On 13th Feb 2008, ten Prime Minister
Kevin Rudd said the following in his apology speech to the ‘Stolen Generations’
of Australian Aboriginals.
We reflect in
particular on the mistreatment of those who were stolen generations - this
blemished chapter in our nation's history. The time has now come for the nation
to turn a new page in Australia's history by righting the wrongs of the past
and so moving forward with confidence to the future. We apologise for the laws
and policies of successive parliaments and governments that have inflicted
profound grief, suffering and loss on these our fellow Australians. We apologise
especially for the removal of Aboriginal and Torres Strait Islander children
from their families, their communities and their country. For the pain,
suffering and hurt of these stolen generations, their descendants and for their
families left behind, we say sorry. To the mothers and the fathers, the
brothers and the sisters, for the breaking up of families and communities, we
say sorry.”
In ten or twenty years time will the then
Prime Minister of Australia be issuing a similar apology to the children and
parents of Cambodian families broken up by NGOs such as Citipointe’s ‘She Rescue
Home’? Why, in 2013, are Australian NGOs able to export the thoroughly
discredited form of social engineering that led to the ‘Stolen Generation’
apology to third world countries – in some cases whilst in receipt of funding
from AusAID? Again I ask, do you as Foreign Minister have the moral authority
to at least publicly denounce this practice?
In Nov 2012, whilst in Phnom Penh, Prime
Minister Julia Gillard announced that Australia would (I am quoting a
press release here):
“…fund a $50 million Asia-Asia
Program to combat Trafficking in
Persons, which will reduce
trafficking in persons by strengthening
criminal justice systems in
Cambodia….Investigators and prosecutors
will be supported to
increase convictions and reduce opportunities for
trafficking, while victims
of trafficking will be supported through
the criminal justice system.
Trafficking in persons is a global issue
that ruins the lives of its
victims and profoundly affects their
families and communities…”
Whilst trafficking takes many forms,
it is the headline-grabbing manifestations that capture the attention of the
media – particularly young girls who have been trafficked for the purposes of
sexual exploitation. There are less headline grabbing forms of trafficking, however
– such as the one that Chanti and her daughters Rosa and Chita have fallen
victim to. I need not recount, in detail, how it was that Citipointe church used
a combination of bribes, deceit and outright lies to acquire custody of Rosa
and Chita. This is well documented in my letters to Ambassador Richards and
documented in full on my blog:
There is a thriving orphanage
industry in Cambodia – not because there is a glut of orphans (there isn’t) but
because running an orphanage or a rescue centre for victims of Human
Trafficking is a great draw card for non government organizations wishing to
cajole members of the donor pubic into opening their hearts and wallets.
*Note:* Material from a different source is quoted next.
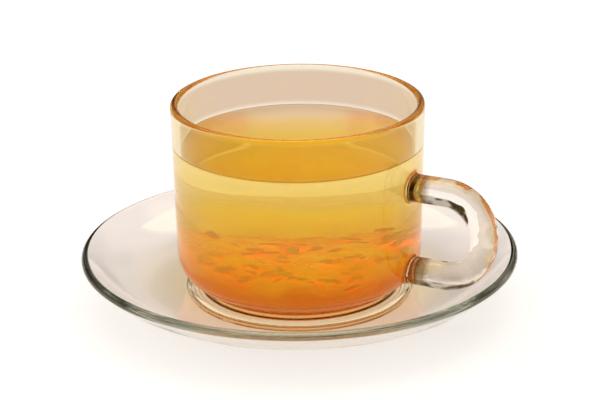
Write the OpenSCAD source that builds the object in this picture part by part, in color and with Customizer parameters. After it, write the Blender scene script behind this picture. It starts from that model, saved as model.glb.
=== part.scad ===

The
problem is, in Cambodia in 2013, that roughly 75% of orphans living in
orphanages are not orphans! They have at least one living parent but he or she
is poor. Likewise, only 16 % of the
girls living in the She Rescue Home are (by church’s own admission) actual victims
of Human Trafficking. However, by a verbal sleight of hand the church can (and
does) present the 84% that are not
victims of Human Trafficking as being victims of Human Trafficking. This is
very effective fund-raising ploy but a totally dishonest one.
Consider the following quote from
Cambodia’s:
Law on Suppression of Human Trafficking and Sexual
Exploitation
Article
8:Definition of Unlawful Removal
The act of unlawful removal in
this act shall mean to:
1)
Remove a person from his/her current place of residence to a place under
the actor’s or a third persons control by means of force, threat, deception,
abuse of power or enticement, or
2) Without
legal authority or any other legal justification to do so to take a minor
person under general custody or curatoship or legal custody away
from the legal custody of the parents, care taker or guardian.
Article 9:
Unlawful removal, inter alia, of Minor
A person who
unlawfully removes a minor or a
person under general custody or curatorship or legal custody shall
be punished with imprisonment for 2 to 5 years.
The italics are mine and are a neat
summary of the way in which Chanti and Chhork’s daughters, Rosa and Chita, were
removed from their care.
I would like to finish with a quote from the United
Nations Convention on the Rights of the Child, to which Australia is a signatory:
Built
on varied legal systems and cultural traditions, the Convention is a
universally agreed set of non-negotiable standards and obligations. These
basic standards—also called human rights—set minimum entitlements and freedoms
that should be respected by governments…. It spells out the basic human rights
that children everywhere have: the right to survival; to develop to the
fullest; to protection from harmful influences, abuse and exploitation; and to
participate fully in family, cultural and social life.
Rosa and Chita have been denied, by Citipointe
church, the right “to participate fully in family, cultural
and social life”. They have been denied to right to participate in any way at all
in family, cultural and social life – other, that is, than a few hours of
supervised visits each month – amounting to around 24 hours per annum.